● **THE PROBLEM**
Begin at the line containing "The three.js and" and stop at the line containing "flat drawing, with"; copy those lines exactly, ends included, and nothing else.

## BEGIN RECORDS FOR THE TASK

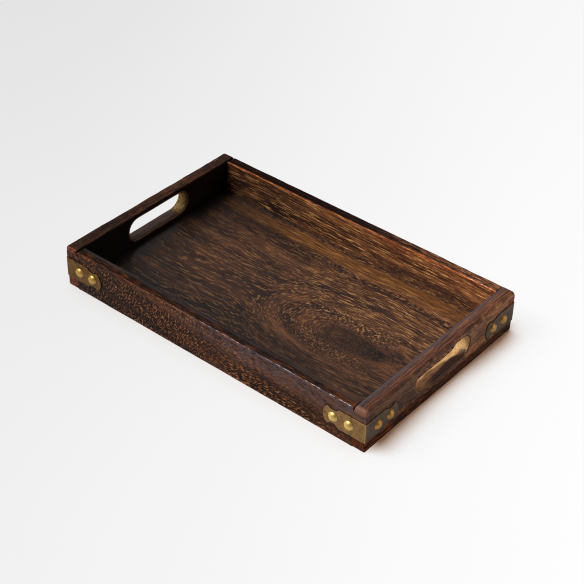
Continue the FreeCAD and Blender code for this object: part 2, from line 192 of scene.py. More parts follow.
def board_blank(bm, length, thick, height, edges, seed):
    """A worn board along x, its outer face at y = 0 and its foot at z = 0, with uneven rounded edges."""
    half = length / 2
    spacing = 2.2 * MM
    least_round = 0.3 * MM
    steps = (6, 6, 22)
    rings = []
    for u in stations(half, spacing, max(*edges["end_tops"], edges["end_side"])):
        spot = (u, 0, 0)
        reach = half - abs(u)
        far = (u + half) / length
        outer_top = edges["outer_tops"][0] * (1 - far) + edges["outer_tops"][1] * far
        radii = []
        for k, size in enumerate((edges["outer_foot"], edges["inner_foot"], edges["inner_top"], outer_top)):
            change = 1 + 0.30 * wander(spot, 23 * MM, seed + k) + 0.22 * wander(spot, 7 * MM, seed + 9 + k)
            radii.append(max(size * change, least_round))
        low_v = rounded_inset(reach, edges["end_side"]) + 0.10 * MM * wander(spot, 75 * MM, seed + 21)
        high_v = thick - rounded_inset(reach, edges["end_inner"])
        foot = rounded_inset(reach, edges["end_foot"])
        end_top = edges["end_tops"][0 if u < 0 else 1]
        top = height - rounded_inset(reach, end_top) + 0.16 * MM * wander(spot, 60 * MM, seed + 20)
        rings.append([Vector((u, v, z)) for v, z in section(low_v, high_v, foot, top, radii, steps)])
    skin(bm, rings)


def roughen(bm, seed):
    """Shallow relief that follows the grain: long low ridges along the board and short ones across it."""
    relief = 0.05 * MM
    stretch = 9
    bm.normal_update()
    moves = []
    for vert in bm.verts:
        p = vert.co.copy()
        p.x /= stretch
        ridge = wander(p, 2.6 * MM, seed) * 0.6 + wander(p, 6 * MM, seed + 1)
        moves.append(vert.normal * relief * ridge)
    for vert, move in zip(bm.verts, moves):
        vert.co += move


def cut(piece, cutter_bm):
    """Takes the cutter away from the piece, exactly, and keeps the result as the piece's mesh."""
    cutter = piece_from(piece.name + "_cutter", cutter_bm)
    change = piece.modifiers.new("cut", "BOOLEAN")
    change.operation = "DIFFERENCE"
    change.solver = "EXACT"
    change.use_self = True
    change.object = cutter
    evaluated = piece.evaluated_get(bpy.context.evaluated_depsgraph_get())
    result = bpy.data.meshes.new_from_object(evaluated)
    piece.modifiers.clear()
    piece.data = result
    bpy.data.objects.remove(cutter)


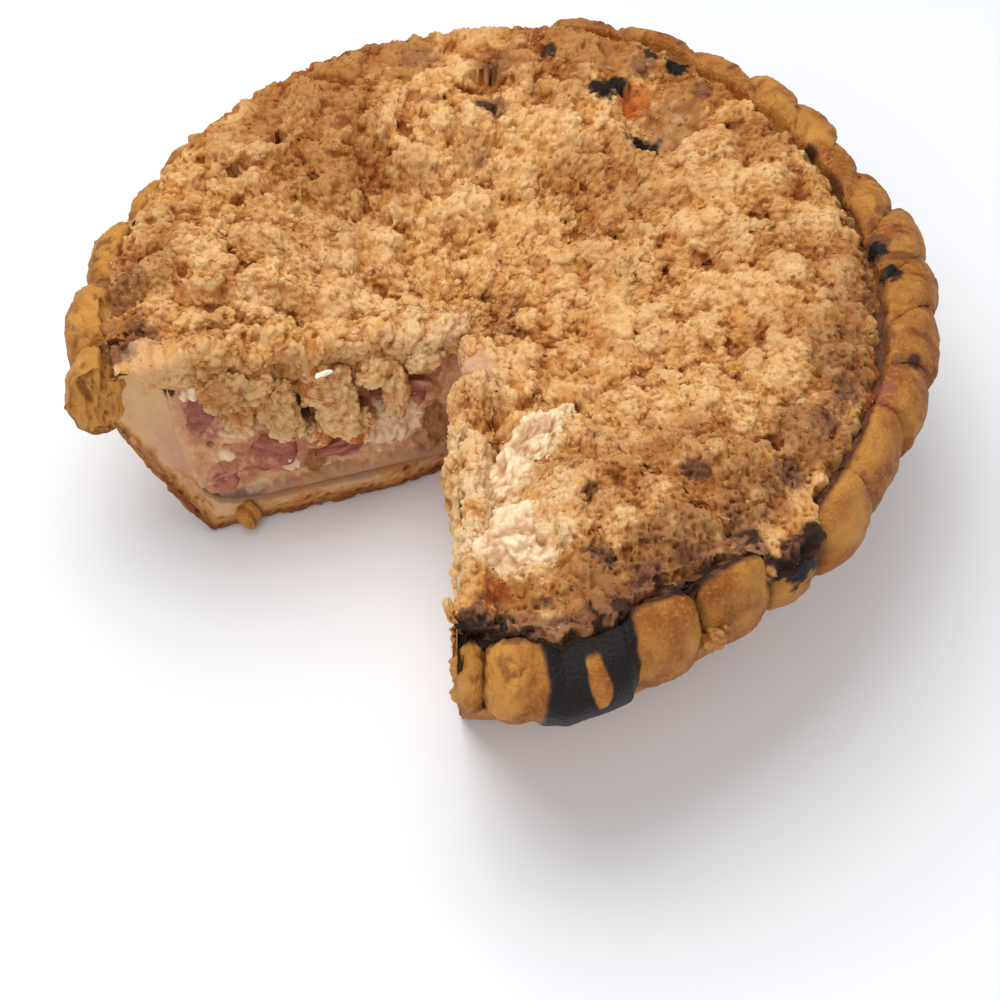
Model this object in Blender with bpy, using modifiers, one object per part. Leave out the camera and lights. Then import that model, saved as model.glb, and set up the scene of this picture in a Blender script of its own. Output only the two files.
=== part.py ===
"""Rhubarb custard pie, baked in a deep pan, with one slice taken out.

The crust is a turned shell with a crimped rim, the custard fills it, and a crumb topping lies on both.
Every size is in millimetres. The mesh helpers turn millimetres into metres.
The origin is the middle of the underside, +Z is up, and the cut opens towards -X and -Y.
"""

import math

import bmesh
import bpy
import numpy as np

MM = 0.001
GAP = 0.35

# Crust: a pan shape with a thick top, and a rim that lies outside the pan's edge
BASE_RADIUS = 89.0
NECK_RADIUS = 110.5
RIM_RADIUS = 122.5
RIM_FOOT = 52.5
RIM_TOP = 77.0
FLOOR_TOP = 7.5
PAN_STEPS = 48
CRIMP_STEPS = 4
CRIMP_FROM = 103.0
CRIMP_DEPTH = 6.0
CRIMP_DIP = 6.0
CRIMP_SLANT = 5.0

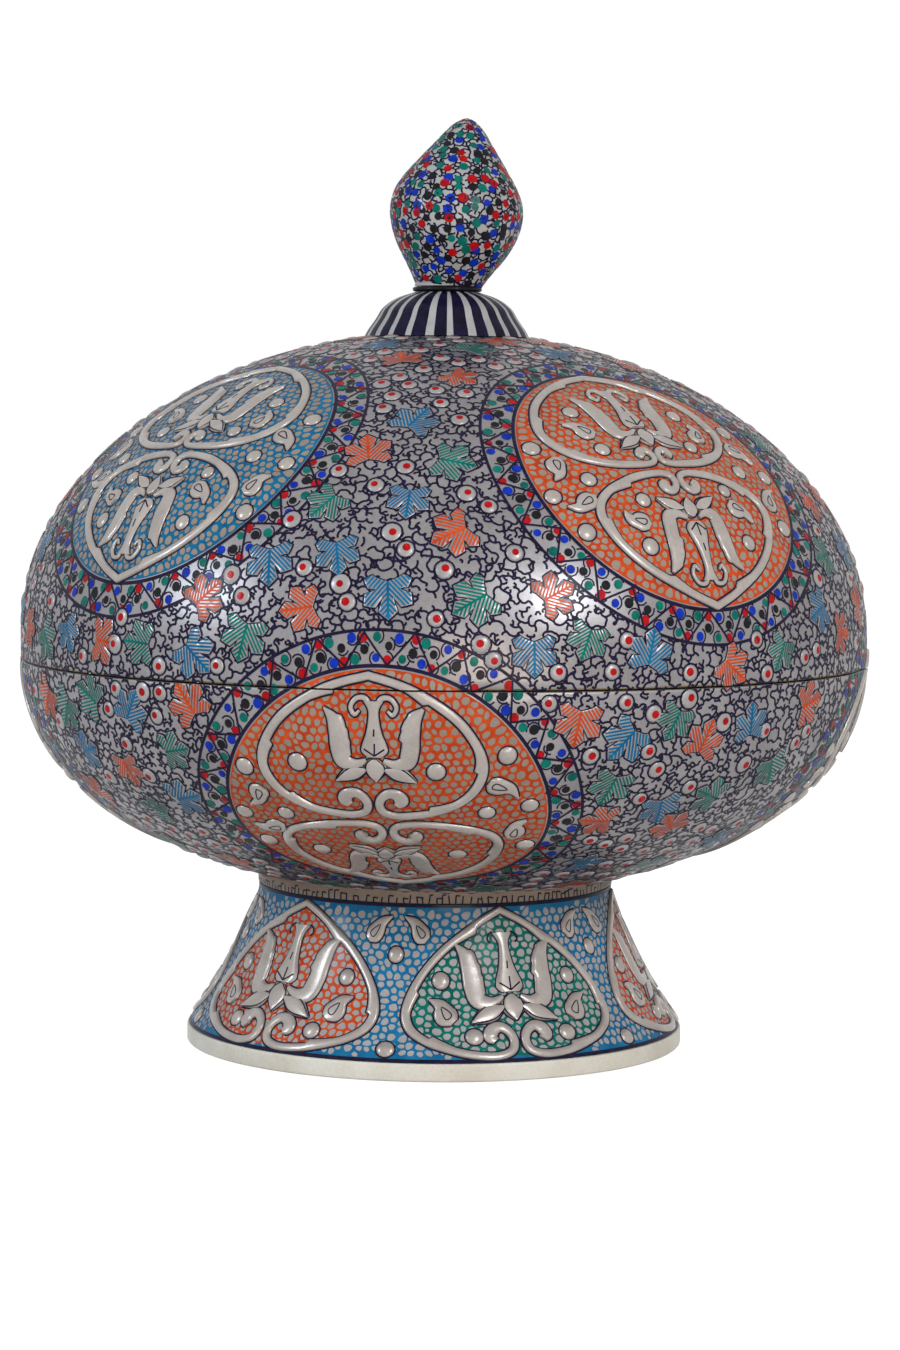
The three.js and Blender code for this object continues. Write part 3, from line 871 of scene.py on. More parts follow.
class Panel:
    """A flat drawing, with a sheet for each layer, that is bent onto a skin when it is done."""

    EDGE_INK = 0.62
    PEARL_INK = 0.5
    DROP_INK = 0.42
    OUTSIDE_SHARE = 0.4
    SHOULDER_SHARE = 0.84
    SHOULDER_INK_SHARE = 0.8
    # A drop's head: how far ahead, and how wide, as shares of its width
    HEAD_SHARES = ((-0.48, 0.45), (-0.25, 0.88), (0, 1))
    WAIST_SHARE = 0.58
    TIP_SHARE = 0.08
    # The drop drawn on it: how far back its heel is, how far along its tip, and how wide it is
    HEEL_SHARE, POINT_SHARE, SMALL_SHARE = 0.16, 0.75, 0.17
    CIRCLE_STEPS = 18

    def __init__(self, bend: Bend) -> None:
        """Starts an empty drawing that will be bent."""
        self.bend = bend
        self.sheets: defaultdict[Layer, Sheet] = defaultdict(Sheet)

    def ink(self, points: Array, width: float, lift: float = LIFTS.outline, closed: bool = False) -> None:
        """Draws a line in ink."""
        self.sheets[Layer.OUTLINES].line(points, width, lift, closed)

    def scroll(self, drawing: "HeartFrame") -> BMesh:
        """Inks a frame's outline, and gives its plaster, bent, as a mesh of its own."""
        self.raised(drawing.line(), SCROLL_RISE, Layer.SCROLLS, drawing.NOTCH_SHARES)
        return self.sheets.pop(Layer.SCROLLS).bent(self.bend)

    def settle(self, coat: Coat) -> None:
        """Bends every sheet and adds it to a coat."""
        for layer, sheet in self.sheets.items():
            take_in(coat[layer], sheet.bent(self.bend))

    def raised(
        self, line: Array, height: float, layer: Layer = Layer.PLASTER, notches: Sequence[float] = (),
        cusp: float = 1.35, inked: bool = False,
    ) -> None:
        """Lays a raised line with an ink outline.

        Args:
            line: The line's points, each with its x, its y and its width, with its inner side to the right.
            height: The line's height.
            layer: The layer that takes the plaster.
            notches: Where along the inner side, as shares of the line, it has a cusp.
            cusp: How far a cusp stands inwards.
            inked: Whether a line of ink also runs along its shoulders, where it lies over other plaster.
        """
        half = np.maximum(line[:, 2], 0.2) / 2
        steps = np.linalg.norm(np.diff(line[:, :2], axis=0), axis=1)
        run = np.concatenate([[0], np.cumsum(steps)])
        inner = half + cusps(run, [share * run[-1] for share in notches], cusp)
        self.sheets[layer].ridge(line, half, inner, height)
        hand = right_hand(line, False)

        def loop(share: float, beyond: float) -> Array:
            """Gives the loop along a share of the line's width, or beyond it."""
            left = line[:, :2] - hand * (half * share + beyond)[:, None]
            right = line[:, :2] + hand * (inner * share + beyond)[:, None]
            return np.vstack([left, right[::-1]])

        self.ink(loop(1, self.EDGE_INK * self.OUTSIDE_SHARE), self.EDGE_INK, closed=True)
        if inked:
            lift = height * self.SHOULDER_SHARE + LIFTS.on_top
            self.ink(loop(self.SHOULDER_SHARE, 0), self.EDGE_INK * self.SHOULDER_INK_SHARE, lift, True)

    def bead(self, x: float, y: float, radius: float, height: float = PEARL_RISE) -> None:
        """Lays a pearl with an ink outline."""
        self.sheets[Layer.PLASTER].pearl(x, y, radius, height)
        line = circle(radius + self.PEARL_INK * self.OUTSIDE_SHARE, self.CIRCLE_STEPS, x, y)
        self.ink(line, self.PEARL_INK, closed=True)

    def drop(self, ends: Sequence[float], width: float, turn: float, height: float = DROP_RISE) -> None:
        """Lays a hooked drop, with a smaller drop drawn in ink on it.

        Args:
            ends: The places of its head and its tail.
            width: The head's width.
            turn: How far the tail bends to the right of a straight line.
            height: The plaster's height.
        """
        head, tail = np.array(ends).reshape(2, 2)
        run = tail - head
        ahead = run / np.linalg.norm(run)
        aside = np.array([ahead[1], -ahead[0]])
        waist = head + run * 0.5 - aside * turn
        points = [(*(head + ahead * width * along), width * wide) for along, wide in self.HEAD_SHARES]
        points += [(*waist, width * self.WAIST_SHARE), (*tail, width * self.TIP_SHARE)]
        self.raised(smooth_line(points), height)
        heel, tip = head - ahead * width * self.HEEL_SHARE, head + (waist - head) * self.POINT_SHARE
        inner = width * self.SMALL_SHARE
        small = [heel - ahead * inner * 0.5, heel + aside * inner, tip, heel - aside * inner]
        self.ink(smooth_line(small, 4, True), self.DROP_INK, height + LIFTS.on_top, True)


def cusps(run: Array, places: Sequence[float], size: float) -> Array:
    """Gives how far cusps stand out along a line: each swells slowly and ends sharply.

    Args:
        run: The length of line up to each point.
        places: Where each cusp ends.
        size: How far one stands out.

    Returns:
        The extra width at each point.
    """
    swell = 9.0
    extra = np.zeros_like(run)
    for place in places:
        share = 1 - (place - run) / swell
        extra = np.maximum(extra, np.where((share > 0) & (share <= 1), size * share, 0))
    return extra


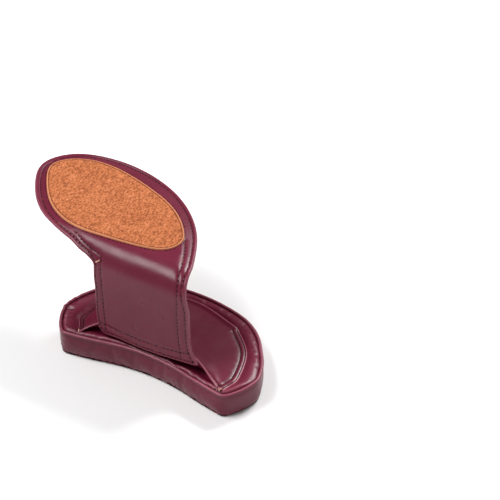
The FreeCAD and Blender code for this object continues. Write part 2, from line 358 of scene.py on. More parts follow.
def unit(vectors):
    return vectors / np.maximum(np.linalg.norm(vectors, axis=1), 1e-12)[:, None]


def along_ring(ring):
    """Directions along a closed ring of points."""
    return unit(np.roll(ring, -1, 0) - np.roll(ring, 1, 0))


def inward(line, distance):
    """An open line moved to its left."""
    along = unit(np.gradient(line, axis=0))
    return line + np.stack([-along[:, 1], along[:, 0]], 1) * distance


def ring_quads(rings, count, wrap=False):
    """Faces between closed rings of points; wrap joins the last ring to the first."""
    faces = []
    for i in range(rings if wrap else rings - 1):
        j = (i + 1) % rings
        for k in range(count):
            n = (k + 1) % count
            faces.append((i * count + k, i * count + n, j * count + n, j * count + k))
    return faces


def area(loop):
    x, y = loop[:, 0], loop[:, 1]
    return 0.5 * float((x * np.roll(y, -1) - y * np.roll(x, -1)).sum())


def resample(points, step, closed=True):
    """Evenly spaced points along a polyline."""
    line = np.vstack([points, points[:1]]) if closed else np.asarray(points, float)
    runs = np.linalg.norm(np.diff(line, axis=0), axis=1)
    along = np.concatenate([[0], np.cumsum(runs)])
    count = max(3, int(round(along[-1] / step)))
    wanted = np.linspace(0, along[-1], count + 1)
    wanted = wanted[:-1] if closed else wanted
    return np.stack([np.interp(wanted, along, line[:, k]) for k in range(line.shape[1])], 1)


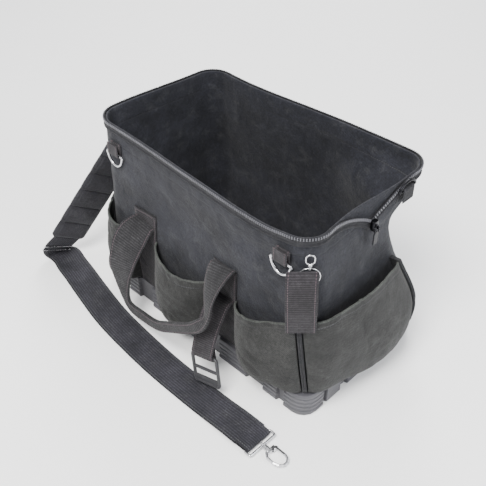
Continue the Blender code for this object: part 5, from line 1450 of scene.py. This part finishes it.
def main():
    """Every piece, on the frame's bodies."""
    finish = make_finishes()
    make_studio()
    make_tray(finish["tray"])
    make_shell(finish["shell"])
    place = RIGHT_MIDDLE + ZIP_PLACE
    spans = (("front", LEFT_MIDDLE - LOOP_RUN + SEAT, place - SEAT),
             ("back", place + SEAT, LEFT_MIDDLE - SEAT))
    for side, start, end in spans:
        make_tape("tape_" + side, start, end, finish["trim"], ("zip_tape_" + side,))
        make_teeth("teeth_" + side, start, end, finish["teeth"])
    make_pockets(finish["pocket"], finish["hem"])
    for corner, top in PIPING_TOPS.items():
        make_piping(corner, top, CORNER_DEPTHS[corner], finish["trim"])
    webbing = finish["webbing"]
    for name, leg, seat in (("front_left", LEFT_LEG, CLOTH_SEAT),
                            ("front_right", RIGHT_LEG, CLOTH_SEAT),
                            ("back_right", BACK_MIDDLE - BACK_LEG, PINCH_SEAT),
                            ("back_left", BACK_MIDDLE + BACK_LEG, CLOTH_SEAT)):
        make_strip("strip_" + name, leg, seat, webbing)
    make_handle("handle_front", (LEFT_LEG + RIGHT_LEG) / 2, FRONT_HANDLE, finish["handle"])
    make_handle("handle_back", BACK_MIDDLE, BACK_HANDLE, finish["handle"])
    for side, run in (("left", -FRONT_RING_PLACE), ("right", FRONT_RING_PLACE)):
        ring_and_tab("front_ring_" + side, run, FRONT_RING_RISE, RING_DROP, 1, 0.0,
                     finish["steel"], webbing)
    ring_and_tab("end_ring_right", RIGHT_MIDDLE + RIGHT_RING_PLACE, RIGHT_RING_RISE,
                 RIGHT_RING_DROP, -1, 0.0, finish["black_steel"], finish["trim"])
    low = ring_and_tab("end_ring_left", LEFT_MIDDLE - LEFT_RING_PLACE, END_RING_RISE, RING_DROP, 1,
                       END_RING_SWING, finish["steel"], webbing)
    make_corner_loop(webbing)
    make_corner_clip(finish["steel"])
    make_buckle_strap(webbing, finish["buckle"])
    make_strap(low, finish["strap"], finish["pad"], finish["steel"])
    for node in ("swivel_eye", "hook_body", "hook_gate"):
        dress(node, finish["steel"])
    make_slider(finish["black_steel"])


main()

## END RECORDS FOR THE TASK

● **WRITTEN RESPONSE**
The three.js and Blender code for this object continues. Write part 3, from line 871 of scene.py on. More parts follow.
class Panel:
    """A flat drawing, with a sheet for each layer, that is bent onto a skin when it is done."""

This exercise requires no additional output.